Tuesday, February 03, 2009

Well, I Can Say It To Myself

Question is, can I say this to Brett?

Our relationship is broken. This has been clear to me for quite some time. What wasn't clear was if it was still fixable, or if it would turn out to be permanent. If so, then I believe it would be best to accept this and move on, rather than tear ourselves apart, becoming increasingly bitter and resentful.

It's now been six months since I moved out. In that time, neither of us has taken any steps to address what is really broken in our relationship. I feel that this indicates that, regardless of what we may want or tell each other, we both feel inside that this is not reparable. I don't want to point fingers or cast blame on you or myself; I think it's just how things are.

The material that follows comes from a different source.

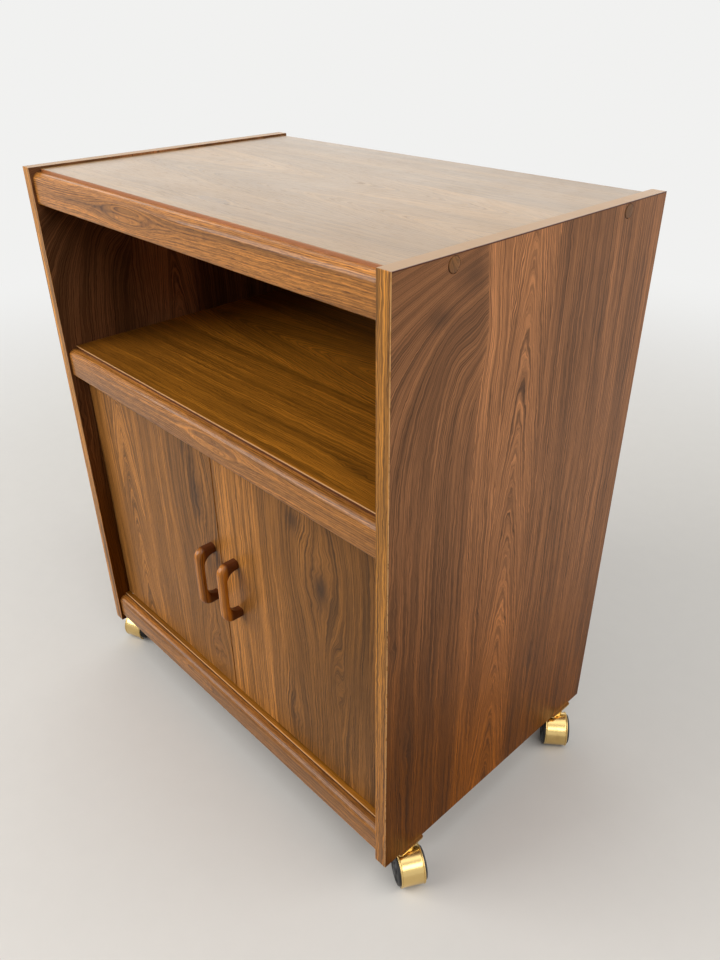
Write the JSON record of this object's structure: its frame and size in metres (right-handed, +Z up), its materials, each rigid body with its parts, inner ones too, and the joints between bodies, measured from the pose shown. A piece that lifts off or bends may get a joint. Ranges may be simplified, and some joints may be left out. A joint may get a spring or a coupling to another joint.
{
  "type": "rolling media cabinet",
  "caption": "Rolling wood-grain media cabinet: open bay over a pair of inset doors with pulls, rounded rails, on hooded brass casters.",
  "frame": {"origin": "on the floor, under the middle of the whole object's box", "axes": "+Z up, the doors face -Y, +X to the right of someone who faces the doors"},
  "size_m": [0.6706, 0.392, 0.734],
  "materials": {
    "laminate_side": "satin wood-grain laminate, red-brown",
    "laminate_top": "satin wood-grain laminate, pale where the light lies on it",
    "laminate_shelf": "satin wood-grain laminate, golden brown",
    "laminate_door": "satin wood-grain laminate with knots, vertical grain",
    "oak_rail": "semi-gloss lacquered oak",
    "oak_band": "satin wood-grain tape",
    "oak_pull": "gloss lacquered oak",
    "hardboard": "dark brown hardboard",
    "beech": "bare beech dowel",
    "steel": "zinc-plated steel",
    "brass": "bright brass plate",
    "nylon": "natural nylon",
    "wheel_black": "black moulded wheel",
    "cap_brown": "brown moulded cap"
  },
  "bodies": {
    "carcass": {"left_side_panel": "laminate_side", "right_side_panel": "laminate_side", "left_edge_band": "oak_band", "right_edge_band": "oak_band", "top_panel": "laminate_top", "middle_shelf": "laminate_shelf", "bottom_panel": "laminate_shelf", "top_rail": "oak_rail", "middle_rail": "oak_rail", "bottom_rail": "oak_rail", "back_panel": "hardboard", "back_nails": "steel", "top_screws": "steel", "screw_caps": "cap_brown", "cam_locks": "steel", "cam_bolts": "steel", "panel_dowels": "beech", "rail_dowels": "beech", "left_pivot_bracket": "steel", "right_pivot_bracket": "steel", "bracket_screws": "steel", "bottom_pivot_pins": "steel", "magnetic_catch": "nylon", "catch_screws": "steel", "caster_screws": "brass", "caster_kingpins": "steel", "front_left_plate": "brass", "front_right_plate": "brass", "rear_left_plate": "brass", "rear_right_plate": "brass"},
    "left_door_leaf": {"left_door": "laminate_door", "left_pull": "oak_pull", "left_pull_screws": "steel", "left_door_bushes": "nylon", "left_strike_plate": "steel"},
    "right_door_leaf": {"right_door": "laminate_door", "right_pull": "oak_pull", "right_pull_screws": "steel", "right_door_bushes": "nylon", "right_strike_plate": "steel"},
    "front_left_swivel": {"front_left_hood": "brass", "front_left_axle": "steel"},
    "front_left_wheel_a_body": {"front_left_wheel_a": "wheel_black"},
    "front_left_wheel_b_body": {"front_left_wheel_b": "wheel_black"},
    "front_right_swivel": {"front_right_hood": "brass", "front_right_axle": "steel"},
    "front_right_wheel_a_body": {"front_right_wheel_a": "wheel_black"},
    "front_right_wheel_b_body": {"front_right_wheel_b": "wheel_black"},
    "rear_left_swivel": {"rear_left_hood": "brass", "rear_left_axle": "steel"},
    "rear_left_wheel_a_body": {"rear_left_wheel_a": "wheel_black"},
    "rear_left_wheel_b_body": {"rear_left_wheel_b": "wheel_black"},
    "rear_right_swivel": {"rear_right_hood": "brass", "rear_right_axle": "steel"},
    "rear_right_wheel_a_body": {"rear_right_wheel_a": "wheel_black"},
    "rear_right_wheel_b_body": {"rear_right_wheel_b": "wheel_black"}
  },
  "joints": [
    {"name": "left_door_hinge", "type": "hinge", "parent": "carcass", "child": "left_door_leaf", "pos_m": [-0.278, -0.164, 0.28475], "axis": [0, 0, -1], "range_deg": [0, 98]},
    {"name": "right_door_hinge", "type": "hinge", "parent": "carcass", "child": "right_door_leaf", "pos_m": [0.278, -0.164, 0.28475], "axis": [0, 0, 1], "range_deg": [0, 98]},
    {"name": "front_left_swivel_turn", "type": "hinge", "parent": "carcass", "child": "front_left_swivel", "pos_m": [-0.2985, -0.1475, 0.0455], "axis": [0, 0, 1], "continuous": true},
    {"name": "front_left_wheel_a_spin", "type": "hinge", "parent": "front_left_swivel", "child": "front_left_wheel_a_body", "pos_m": [-0.29474, -0.15784, 0.02], "axis": [0.9397, 0.342, 0], "continuous": true},
    {"name": "front_left_wheel_b_spin", "type": "hinge", "parent": "front_left_swivel", "child": "front_left_wheel_b_body", "pos_m": [-0.29474, -0.15784, 0.02], "axis": [0.9397, 0.342, 0], "continuous": true},
    {"name": "front_right_swivel_turn", "type": "hinge", "parent": "carcass", "child": "front_right_swivel", "pos_m": [0.2985, -0.1475, 0.0455], "axis": [0, 0, 1], "continuous": true},
    {"name": "front_right_wheel_a_spin", "type": "hinge", "parent": "front_right_swivel", "child": "front_right_wheel_a_body", "pos_m": [0.30803, -0.153, 0.02], "axis": [0.5, 0.866, 0], "continuous": true},
    {"name": "front_right_wheel_b_spin", "type": "hinge", "parent": "front_right_swivel", "child": "front_right_wheel_b_body", "pos_m": [0.30803, -0.153, 0.02], "axis": [0.5, 0.866, 0], "continuous": true},
    {"name": "rear_left_swivel_turn", "type": "hinge", "parent": "carcass", "child": "rear_left_swivel", "pos_m": [-0.2985, 0.1535, 0.0455], "axis": [0, 0, 1], "continuous": true},
    {"name": "rear_left_wheel_a_spin", "type": "hinge", "parent": "rear_left_swivel", "child": "rear_left_wheel_a_body", "pos_m": [-0.30803, 0.148, 0.02], "axis": [0.5, -0.866, 0], "continuous": true},
    {"name": "rear_left_wheel_b_spin", "type": "hinge", "parent": "rear_left_swivel", "child": "rear_left_wheel_b_body", "pos_m": [-0.30803, 0.148, 0.02], "axis": [0.5, -0.866, 0], "continuous": true},
    {"name": "rear_right_swivel_turn", "type": "hinge", "parent": "carcass", "child": "rear_right_swivel", "pos_m": [0.2985, 0.1535, 0.0455], "axis": [0, 0, 1], "continuous": true},
    {"name": "rear_right_wheel_a_spin", "type": "hinge", "parent": "rear_right_swivel", "child": "rear_right_wheel_a_body", "pos_m": [0.30557, 0.14507, 0.02], "axis": [0.766, 0.6428, 0], "continuous": true},
    {"name": "rear_right_wheel_b_spin", "type": "hinge", "parent": "rear_right_swivel", "child": "rear_right_wheel_b_body", "pos_m": [0.30557, 0.14507, 0.02], "axis": [0.766, 0.6428, 0], "continuous": true}
  ]
}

At this point, I no longer wish to try to maintain the level of closeness that we have both been seeking the past few months. By this I mean lunch dates, dinner dates, me hanging out at the house to watch tv or do laundry or sleep or have sex. These things are all comforting and familiar, but they are not helping me any more. I have been feeling torn and stressed the past couple of weeks, as my heart and my brain tug me in opposite directions. So I have decided to bring it to a close, to make it easier to move on with my life. This is distressing to me, and I expect it will be to you as well, but I feel it is necessary.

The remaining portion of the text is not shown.